Unionsfraktionschef Volker Kauder (CDU) sagte: „Da ist ein Ton eingezogen durch die neue griechische Regierung, der bisher in Europa nicht üblich war.“ Thomas Oppermann, Fraktionsvorsitzender der SPD, appellierte ebenfalls eindringlich an die Griechen, die erst kürzlich gemachten Zusagen einzuhalten. Athen sei gefordert, „die neuen Reformvorschläge so auszuarbeiten und zu präzisieren, dass sie auch funktionieren“. Korruption, Klientelpolitik und Vetternwirtschaft müssten beseitigt werden, sagte Oppermann. „Die griechische Regierung muss jetzt liefern.“
Das Problem: Selbst bei einer Fristverlängerung droht Hellas weiter die Pleite.
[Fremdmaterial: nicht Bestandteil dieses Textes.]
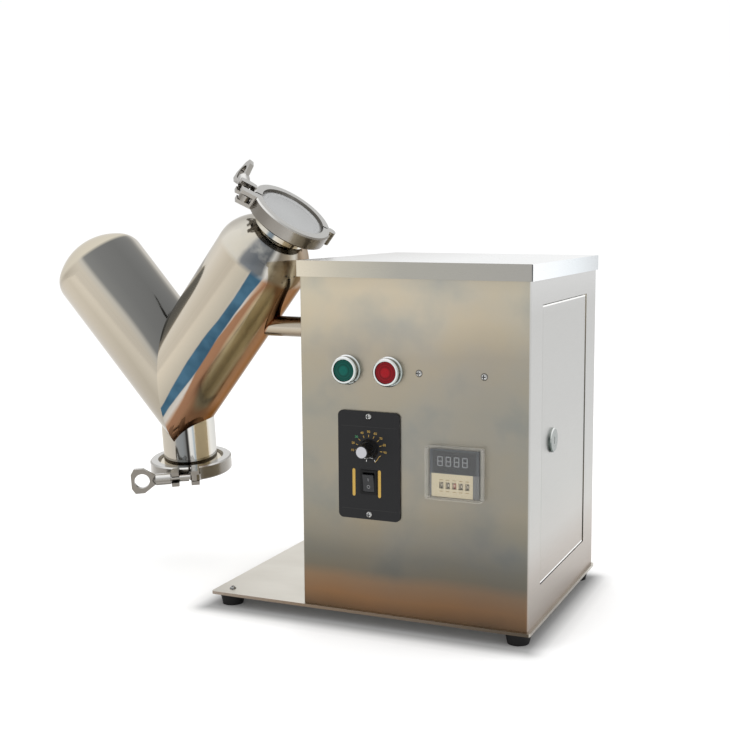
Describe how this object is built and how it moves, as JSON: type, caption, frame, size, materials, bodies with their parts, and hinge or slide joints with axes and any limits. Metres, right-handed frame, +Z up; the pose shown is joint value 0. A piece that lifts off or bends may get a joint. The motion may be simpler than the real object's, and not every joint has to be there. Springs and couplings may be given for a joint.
{
  "type": "v-blender",
  "caption": "Benchtop V-shaped mixing drum on a horizontal drive shaft, with clamped ports, a sheet-steel drive cabinet with controls and a door, and a footed base plate.",
  "frame": {"origin": "on the bench, under the middle of the whole part", "axes": "+Z up, +X towards the cabinet side with the door, -Y towards the front panel with the controls"},
  "size_m": [0.5972, 0.2583, 0.4574],
  "materials": {
    "brushed_panel": "brushed stainless sheet",
    "door_sheet": "finely brushed stainless sheet",
    "plate_steel": "satin stainless plate",
    "rubber_black": "matt black rubber",
    "screw_chrome": "bright plated screws",
    "lock_chrome": "polished chrome",
    "bezel_chrome": "bright chrome rings",
    "lens_green": "dark green translucent plastic",
    "lens_red": "deep red translucent plastic",
    "black_plastic": "black moulded plastic",
    "plate_black": "near-black enamel with gold marks",
    "knob_black": "black fluted plastic with a silver cap",
    "rocker_black": "black plastic with white marks",
    "timer_cream": "cream moulded plastic",
    "display_dark": "dark display pane",
    "cover_clear": "clear plastic",
    "pin_brass": "brass contact pins",
    "cast_grey": "grey painted castings",
    "bearing_steel": "ground bearing steel",
    "stand_steel": "folded steel",
    "motor_grey": "dark grey painted motor",
    "bolt_black": "blackened steel bolts",
    "capacitor_shell": "dark plastic case",
    "shaft_steel": "turned stainless steel",
    "drum_mirror": "mirror-polished stainless steel",
    "port_polish": "polished stainless steel",
    "gasket_white": "white silicone rubber",
    "lid_satin": "satin stainless steel",
    "clamp_cast": "satin cast stainless steel",
    "clamp_bright": "bright turned stainless steel"
  },
  "bodies": {
    "cabinet": {"base_plate": "plate_steel", "rubber_feet": "rubber_black", "base_screws": "screw_chrome", "cabinet_shell": "brushed_panel", "back_panel": "brushed_panel", "top_cover": "brushed_panel", "casing_screws": "screw_chrome", "door_hinge_pins": "screw_chrome", "start_button_ring": "bezel_chrome", "stop_button_ring": "bezel_chrome", "button_lock_nuts": "black_plastic", "button_contact_blocks": "black_plastic", "terminal_strip": "timer_cream", "panel_screws": "screw_chrome", "controller_body": "black_plastic", "controller_plate": "plate_black", "switch_housing": "black_plastic", "timer_body": "timer_cream", "timer_display": "display_dark", "timer_cover": "cover_clear", "power_inlet": "black_plastic", "inlet_pins": "pin_brass", "bearing_housing": "cast_grey", "shaft_bearings": "bearing_steel", "motor_stand": "stand_steel", "motor": "motor_grey", "gearhead": "cast_grey", "drive_bolts": "bolt_black", "run_capacitor": "capacitor_shell"},
    "drum": {"drive_shaft": "shaft_steel", "shaft_coupling": "shaft_steel", "output_shaft": "shaft_steel", "left_leg": "drum_mirror", "right_leg": "drum_mirror", "charging_port": "port_polish", "discharge_port": "port_polish", "port_gaskets": "gasket_white", "charging_lid": "lid_satin", "discharge_cap": "lid_satin", "charge_clamp_pivot_half": "clamp_cast", "charge_clamp_slot_half": "clamp_cast", "discharge_clamp_pivot_half": "clamp_cast", "discharge_clamp_slot_half": "clamp_cast", "clamp_pins": "clamp_bright"},
    "start_button": {"start_button_lens": "lens_green"},
    "stop_button": {"stop_button_lens": "lens_red"},
    "knob": {"speed_knob": "knob_black"},
    "rocker": {"switch_rocker": "rocker_black"},
    "door": {"side_door": "door_sheet", "door_lock_body": "lock_chrome"},
    "lock_cam": {"door_lock_cam": "lock_chrome"},
    "charge_bolt": {"charge_clamp_bolt": "clamp_bright"},
    "charge_nut": {"charge_clamp_nut": "clamp_cast"},
    "discharge_bolt": {"discharge_clamp_bolt": "clamp_bright"},
    "discharge_nut": {"discharge_clamp_nut": "clamp_cast"},
    "wheel_1": {"timer_wheel_1": "timer_cream"},
    "wheel_2": {"timer_wheel_2": "timer_cream"},
    "wheel_3": {"timer_wheel_3": "timer_cream"},
    "wheel_4": {"timer_wheel_4": "timer_cream"},
    "wheel_5": {"timer_wheel_5": "timer_cream"}
  },
  "joints": [
    {"name": "drum_spin", "type": "hinge", "parent": "cabinet", "child": "drum", "pos_m": [-0.1534, 0.00675, 0.2777], "axis": [1, 0, 0], "continuous": true},
    {"name": "start_press", "type": "slide", "parent": "cabinet", "child": "start_button", "axis": [0, 1, 0], "range_m": [0, 0.003], "stiffness_N_per_m": 400},
    {"name": "stop_press", "type": "slide", "parent": "cabinet", "child": "stop_button", "axis": [0, 1, 0], "range_m": [0, 0.003], "stiffness_N_per_m": 400},
    {"name": "knob_turn", "type": "hinge", "parent": "cabinet", "child": "knob", "pos_m": [0.13659, -0.11075, 0.176], "axis": [0, -1, 0], "range_deg": [0, 285]},
    {"name": "rocker_tilt", "type": "hinge", "parent": "cabinet", "child": "rocker", "pos_m": [0.13659, -0.10925, 0.144], "axis": [-1, 0, 0], "range_deg": [0, 16]},
    {"name": "door_swing", "type": "hinge", "parent": "cabinet", "child": "door", "pos_m": [0.2926, 0.08295, 0.183], "axis": [0, 0, 1], "range_deg": [0, 95]},
    {"name": "lock_turn", "type": "hinge", "parent": "door", "child": "lock_cam", "pos_m": [0.2956, -0.03725, 0.183], "axis": [-1, 0, 0], "range_deg": [0, 90]},
    {"name": "charge_bolt_swing", "type": "hinge", "parent": "drum", "child": "charge_bolt", "pos_m": [-0.03536, -0.04448, 0.41651], "axis": [0.6293, -0.0745, 0.7736], "range_deg": [0, 95]},
    {"name": "charge_nut_turn", "type": "hinge", "parent": "charge_bolt", "child": "charge_nut", "pos_m": [-0.0529, -0.01603, 0.43352], "axis": [-0.4677, 0.7587, 0.4535], "continuous": true},
    {"name": "discharge_bolt_swing", "type": "hinge", "parent": "drum", "child": "discharge_bolt", "pos_m": [-0.12002, -0.02008, 0.10835], "axis": [0, -0.0958, 0.9954], "range_deg": [0, 95]},
    {"name": "discharge_nut_turn", "type": "hinge", "parent": "discharge_bolt", "child": "discharge_nut", "pos_m": [-0.15216, -0.03931, 0.1065], "axis": [-0.8572, -0.5127, -0.0494], "continuous": true},
    {"name": "timer_wheel_1_turn", "type": "hinge", "parent": "cabinet", "child": "wheel_1", "pos_m": [0.2122, -0.10755, 0.1484], "axis": [1, 0, 0], "continuous": true},
    {"name": "timer_wheel_2_turn", "type": "hinge", "parent": "cabinet", "child": "wheel_2", "pos_m": [0.21865, -0.10755, 0.1484], "axis": [1, 0, 0], "continuous": true},
    {"name": "timer_wheel_3_turn", "type": "hinge", "parent": "cabinet", "child": "wheel_3", "pos_m": [0.2251, -0.10755, 0.1484], "axis": [1, 0, 0], "continuous": true},
    {"name": "timer_wheel_4_turn", "type": "hinge", "parent": "cabinet", "child": "wheel_4", "pos_m": [0.23155, -0.10755, 0.1484], "axis": [1, 0, 0], "continuous": true},
    {"name": "timer_wheel_5_turn", "type": "hinge", "parent": "cabinet", "child": "wheel_5", "pos_m": [0.238, -0.10755, 0.1484], "axis": [1, 0, 0], "continuous": true}
  ]
}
Finanzielle Unterstützung gibt es erst wieder, wenn das aktuelle Hilfsprogramm abgeschlossen und die angekündigten Reformen umgesetzt sind. Obendrein werden schon bald Rückzahlungen an Gläubiger in Milliardenhöhe fällig. Etliche Experten und Politiker spekulieren daher schon über ein mögliches drittes Hilfspaket im Umfang von 20 Milliarden Euro. Doch besonders in der Union gibt es erheblichen Widerstand gegen derlei Pläne. CDU-Innenexperte Wolfgang Bosbach geht selbst die Fristverlängerung für das zweite Programm zu weit. Er hat angekündigt, heute mit Nein zu stimmen. „Es wäre doch ein wirkliches Wunder, wenn der neuen griechischen Regierung in vier Monaten gelingen würde, was den Vorgängern in vier Jahren nicht gelungen ist“, sagte er. Seine Fraktionskollegin Erika Steinbach sieht das genauso: „Anders als Irland, Spanien und Portugal hat Griechenland die Erwartungen und Verpflichtungen leider bis heute nicht erfüllt.“ Sie werde ihre Zustimmung daher erstmals verweigern.
AfD-Chef Bernd Lucke forderte die Kritiker in den Reihen der Union auf, sich der AfD anzuschließen, wenn sie es ernst meinten. „Die griechische Agonie wird durch weitere Kredite lediglich verlängert“, sagte er. Kein einziges Problem werde gelöst, weder das der Überschuldung noch das der mangelnden Wettbewerbsfähigkeit. Stattdessen gebe man noch mehr Geld an ein Land, das bereits bankrott sei und an eine Regierung, die diesen Bankrott wolle.
Derweil unterstrich die griechische Regierung am gestrigen Abend abermals die Dringlichkeit neuer Hilfszahlungen. Es gebe derzeit bereits „Finanz- und Haushaltslücken“, räumte Regierungssprecher Gabriel Sakellaridis bei einer Pressekonferenz ein. Über die Problematik werde mit den Geldgebern beraten. Zudem arbeite Athen an „Gesetzesinitiativen, um der Frage zu begegnen“.